At our refinery we recently observed damage on the top of the radiant roof tubes of our VDU fired heater (2 parallel cabin radiant sections and 1 common convection section), clearly caused by long term operation at too high tube wall temperature. This is different from the issues we had in the past, where hotspots were mainly located on the bottom of the radiant tubes.
During the run we can't monitor this location with IR camera, thus the high temperatures could not be detected.
After restarting the unit the newly installed skin temperatures confirmed this area of the furnace is running at ca. 100 degC above the rest. Possible contributing factors are the presence of roof tiles just above the interested 8" and 10" tubes and the fact that the furnace was revamped to low-NOx burners 2 TARs ago.
Do you have any experience of high temperatures on the top side of the radiant tubes and possible mitigation measures / modifications to be carried out?May-2022
Jake Gotham, InSite Technical Services, firstname.lastname@example.org
If the overheating is on the top of the roof tubes, it sounds like you have stratified flow, hence less heat-sink at the top of the tube than the bottom. This would be the result of lower velocity or lower vaporisation. Are you operating at lower throughput than before? Or is there less light material in the feed (e.g. improvements in stripping at the atmospheric tower)? If your furnace has velocity steam connections, this could be used to increase the velocity and move back into a dispersed flow regime but obviously this would add to the load in the tower and ejectors. Some units also have the ability to send the overflash back to the furnace inlet – this might also help.
If the top of the tubes has been running hot for some time, you may have formed some coke in this area, and should plan to decoke the furnace at the next shutdown.

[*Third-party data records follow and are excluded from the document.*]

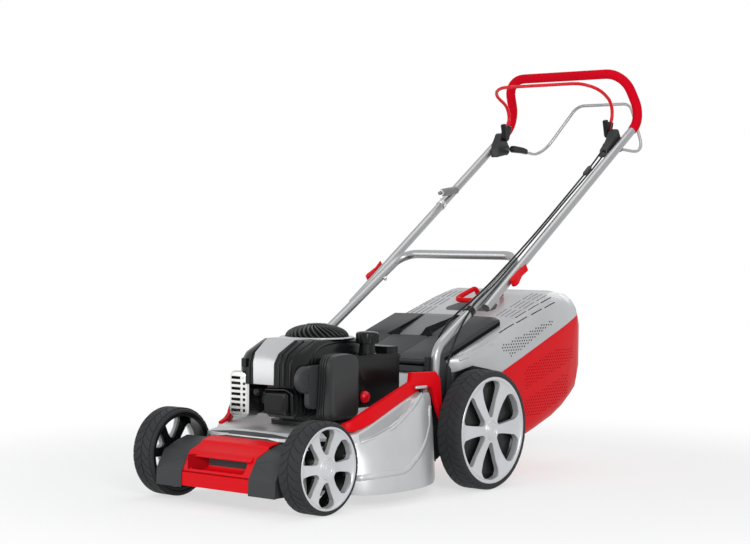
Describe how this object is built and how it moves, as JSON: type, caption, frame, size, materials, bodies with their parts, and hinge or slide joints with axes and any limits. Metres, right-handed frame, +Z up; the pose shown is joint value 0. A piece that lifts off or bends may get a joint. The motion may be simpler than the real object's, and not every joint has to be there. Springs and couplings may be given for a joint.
{
  "type": "petrol lawn mower",
  "caption": "Self-propelled rotary petrol lawn mower with a steel deck, folding tube handle and rear grass box.",
  "frame": {"origin": "middle of the footprint, on the ground", "axes": "+Y towards the operator and the grass box, +Z up, +X to the mower's own left side, where the tank and the air filter are"},
  "size_m": [0.5548, 1.5817, 1.0448],
  "materials": {
    "deck_paint": "satin silver-grey paint",
    "silver_paint": "satin silver paint on tube",
    "rim_silver": "silver-painted plastic",
    "silver_plastic": "silver-painted plastic",
    "red_plastic": "glossy red plastic",
    "red_coated_steel": "red dip coating on steel wire",
    "red_foam": "soft foam sleeve",
    "red_rubber": "smooth rubber bulb",
    "dark_plastic": "grained dark grey plastic",
    "black_plastic": "moulded black plastic",
    "black_rubber": "smooth black rubber",
    "grey_rubber": "grey moulded grip",
    "tyre_rubber": "treaded black tyre",
    "plated_steel": "zinc-plated steel",
    "black_steel": "black heat-proof paint",
    "cast_aluminium": "sand-cast aluminium",
    "cast_iron": "machined cast iron"
  },
  "bodies": {
    "base": {"deck_shell": "deck_paint", "front_apron": "red_plastic", "front_bumper": "dark_plastic", "side_rail_left": "red_plastic", "side_rail_right": "red_plastic", "rear_frame": "dark_plastic", "lower_handle": "silver_paint", "engine_block": "cast_aluminium", "valve_cover": "black_plastic", "spark_plug": "black_rubber", "muffler": "black_steel", "muffler_guard": "plated_steel", "blower_housing": "black_plastic", "housing_fascia": "silver_plastic", "recoil_cover": "black_plastic", "carburettor": "black_plastic", "air_filter_cover": "black_plastic", "fuel_tank": "black_plastic", "gearbox": "cast_aluminium", "v_belt": "black_rubber", "flap_pin": "plated_steel", "cable_clip": "black_plastic", "brake_cable": "black_rubber", "drive_cable": "black_rubber"},
    "front_swing_axle": {"front_axle": "plated_steel"},
    "rear_swing_axle": {"rear_axle": "plated_steel"},
    "wheel_front_left": {"rim_front_left": "rim_silver", "tyre_front_left": "tyre_rubber"},
    "wheel_front_right": {"rim_front_right": "rim_silver", "tyre_front_right": "tyre_rubber"},
    "wheel_rear_left": {"rim_rear_left": "rim_silver", "tyre_rear_left": "tyre_rubber"},
    "wheel_rear_right": {"rim_rear_right": "rim_silver", "tyre_rear_right": "tyre_rubber"},
    "cross_shaft": {"drive_shaft": "plated_steel"},
    "drive_pulley": {"gearbox_pulley": "plated_steel"},
    "crank": {"crankshaft": "plated_steel", "flywheel": "cast_iron", "blade_boss": "cast_iron", "blade": "black_steel"},
    "flap": {"rear_flap": "dark_plastic"},
    "grass_box": {"box_top": "silver_plastic", "box_body": "red_plastic", "box_handle": "red_plastic"},
    "folding_handle": {"upper_handle": "silver_paint", "handle_grip": "red_foam", "control_bracket_left": "black_plastic", "control_bracket_right": "black_plastic", "rope_guide": "plated_steel"},
    "brake_control": {"brake_bail": "red_coated_steel"},
    "drive_control": {"drive_bail": "silver_paint"},
    "left_clamp": {"cam_lever_left": "red_plastic"},
    "right_clamp": {"cam_lever_right": "red_plastic"},
    "starter": {"starter_grip": "grey_rubber"},
    "filler_cap": {"fuel_cap": "black_plastic"},
    "primer": {"primer_bulb": "red_rubber"},
    "height_release": {"height_button": "silver_plastic"}
  },
  "joints": [
    {"name": "rear_height_swing", "type": "hinge", "parent": "base", "child": "rear_swing_axle", "pos_m": [0, -0.19019, 0.1138], "axis": [-1, 0, 0], "range_deg": [0, 50]},
    {"name": "front_height_swing", "type": "hinge", "parent": "base", "child": "front_swing_axle", "pos_m": [0, -0.74719, 0.0738], "axis": [-1, 0, 0], "range_deg": [0, 50]},
    {"name": "front_left_wheel_spin", "type": "hinge", "parent": "front_swing_axle", "child": "wheel_front_left", "pos_m": [0.2175, -0.691, 0.1], "axis": [1, 0, 0], "continuous": true},
    {"name": "front_right_wheel_spin", "type": "hinge", "parent": "front_swing_axle", "child": "wheel_front_right", "pos_m": [-0.2175, -0.691, 0.1], "axis": [1, 0, 0], "continuous": true},
    {"name": "rear_left_wheel_spin", "type": "hinge", "parent": "rear_swing_axle", "child": "wheel_rear_left", "pos_m": [0.2454, -0.134, 0.14], "axis": [1, 0, 0], "continuous": true},
    {"name": "rear_right_wheel_spin", "type": "hinge", "parent": "rear_swing_axle", "child": "wheel_rear_right", "pos_m": [-0.2454, -0.134, 0.14], "axis": [1, 0, 0], "continuous": true},
    {"name": "cross_shaft_spin", "type": "hinge", "parent": "base", "child": "cross_shaft", "pos_m": [0, -0.19019, 0.1138], "axis": [1, 0, 0], "continuous": true},
    {"name": "crank_spin", "type": "hinge", "parent": "base", "child": "crank", "pos_m": [0, -0.446, 0.16], "axis": [0, 0, 1], "continuous": true},
    {"name": "drive_pulley_spin", "type": "hinge", "parent": "base", "child": "drive_pulley", "pos_m": [0, -0.1737, 0.135], "axis": [0, 0, 1], "continuous": true},
    {"name": "flap_lift", "type": "hinge", "parent": "base", "child": "flap", "pos_m": [0, -0.221, 0.296], "axis": [1, 0, 0], "range_deg": [0, 75]},
    {"name": "grass_box_slide", "type": "slide", "parent": "base", "child": "grass_box", "axis": [0, 1, 0], "range_m": [0, 0.25]},
    {"name": "handle_fold", "type": "hinge", "parent": "base", "child": "folding_handle", "pos_m": [0, 0.033, 0.49261], "axis": [1, 0, 0], "range_deg": [0, 140], "deforming": ["brake_cable", "drive_cable"]},
    {"name": "brake_bail_pivot", "type": "hinge", "parent": "folding_handle", "child": "brake_control", "pos_m": [0, 0.541, 0.868], "axis": [-1, 0, 0], "range_deg": [0, 40], "stiffness_Nm_per_rad": 0.6, "springref_deg": -34.38},
    {"name": "drive_bail_pivot", "type": "hinge", "parent": "folding_handle", "child": "drive_control", "pos_m": [0, 0.557, 0.836], "axis": [1, 0, 0], "range_deg": [0, 50], "stiffness_Nm_per_rad": 0.6, "springref_deg": -34.38},
    {"name": "left_clamp_pivot", "type": "hinge", "parent": "folding_handle", "child": "left_clamp", "pos_m": [0.22448, 0.0205, 0.48351], "axis": [0, 0.5668, -0.8239], "range_deg": [0, 120]},
    {"name": "right_clamp_pivot", "type": "hinge", "parent": "folding_handle", "child": "right_clamp", "pos_m": [-0.22448, 0.0205, 0.48351], "axis": [0, -0.5668, 0.8239], "range_deg": [0, 120]},
    {"name": "starter_pull", "type": "slide", "parent": "folding_handle", "child": "starter", "axis": [0, 0.9903, 0.1392], "range_m": [0, 0.6], "stiffness_N_per_m": 20, "springref_m": -0.2},
    {"name": "filler_cap_turn", "type": "hinge", "parent": "base", "child": "filler_cap", "pos_m": [0.1145, -0.404, 0.3563], "axis": [0, 0, 1], "range_deg": [0, 90]},
    {"name": "primer_press", "type": "slide", "parent": "base", "child": "primer", "axis": [-1, 0, 0], "range_m": [0, 0.005], "stiffness_N_per_m": 500, "springref_m": -0.002},
    {"name": "height_release_press", "type": "slide", "parent": "base", "child": "height_release", "axis": [0, 0, -1], "range_m": [0, 0.004], "stiffness_N_per_m": 500, "springref_m": -0.002}
  ],
  "couplings": [
    {"joint": "front_height_swing", "follows": "rear_height_swing", "ratio": 1},
    {"joint": "drive_pulley_spin", "follows": "crank_spin", "ratio": 0.73333}
  ]
}
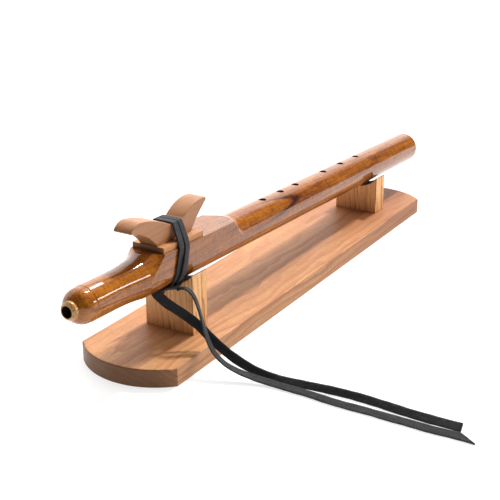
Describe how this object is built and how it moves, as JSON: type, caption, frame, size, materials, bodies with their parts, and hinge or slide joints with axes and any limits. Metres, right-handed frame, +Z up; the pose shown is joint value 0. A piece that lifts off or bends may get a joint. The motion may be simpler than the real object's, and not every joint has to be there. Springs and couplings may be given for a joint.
{
  "type": "block flute on a display stand",
  "caption": "Wooden block flute with finger holes and a carved block tied on by a leather lace, lying in the cradles of its display stand.",
  "frame": {"origin": "on the stand board's underside, below the flute's axis, 8.5 mm from the board's centre towards the mouth end and 1.75 mm from it towards -Y", "axes": "+X from the flute's mouth end to its foot, +Z up, +Y to the left seen from the mouth end"},
  "size_m": [0.6288, 0.3294, 0.1286],
  "materials": {
    "flute_wood": "gloss varnish",
    "mouthpiece_wood": "gloss varnish",
    "spacer_wood": "satin",
    "bird_wood": "satin, unvarnished",
    "stand_wood": "satin oil",
    "cradle_wood": "satin oil",
    "cradle_leather": "matt",
    "lace_leather": "satin",
    "screw_steel": "zinc plated"
  },
  "bodies": {
    "stand": {"stand_board": "stand_wood", "front_cradle": "cradle_wood", "rear_cradle": "cradle_wood", "front_cradle_pad": "cradle_leather", "rear_cradle_pad": "cradle_leather", "block_screws": "screw_steel"},
    "flute": {"flute_upper_half": "flute_wood", "flute_lower_half": "flute_wood", "mouthpiece": "mouthpiece_wood", "strap_turn_front": "lace_leather", "strap_turn_rear": "lace_leather", "strap_knot": "lace_leather", "strap_tail_wide": "lace_leather", "strap_tail_narrow": "lace_leather"},
    "spacer": {"spacer_plate": "spacer_wood"},
    "bird": {"bird_block": "bird_wood"}
  },
  "joints": [
    {"name": "flute_lift", "type": "slide", "parent": "stand", "child": "flute", "axis": [0, 0, 1], "range_m": [0, 0.12]},
    {"name": "spacer_slide", "type": "slide", "parent": "flute", "child": "spacer", "axis": [0.9993, 0, -0.0384], "range_m": [-0.0015, 0.0015]},
    {"name": "bird_slide", "type": "slide", "parent": "flute", "child": "bird", "axis": [0.9993, 0, -0.0384], "range_m": [-0.0008, 0.0008]}
  ]
}
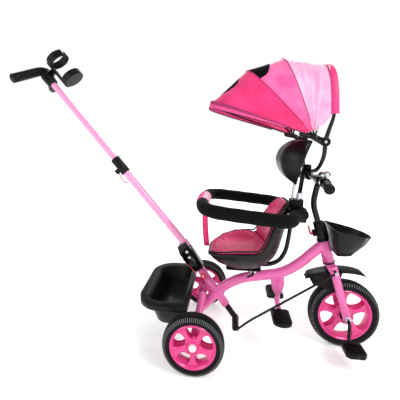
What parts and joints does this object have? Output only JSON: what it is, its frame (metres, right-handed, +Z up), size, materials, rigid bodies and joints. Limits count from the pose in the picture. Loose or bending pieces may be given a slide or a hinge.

Nagarathinam S Murthy, McKinsey & Company, Chennai, email@example.com
Two independent radiation sections with common convection section is indicated as per design. This implies that there is likelihood of flow imbalance between the two. Also, please look into the COT of both the radiant sections... any significant variations will lead to such from overfiring in one.
Michael Olesky, Consultant, firstname.lastname@example.org
Are you running with very low excess air? Is it possible that you are experiencing afterburning at the very top of the radiant section due to air leaking through penetrations in the roof? The afterburning could certainly cause hot spots on the tubes. My thoughts on this matter ...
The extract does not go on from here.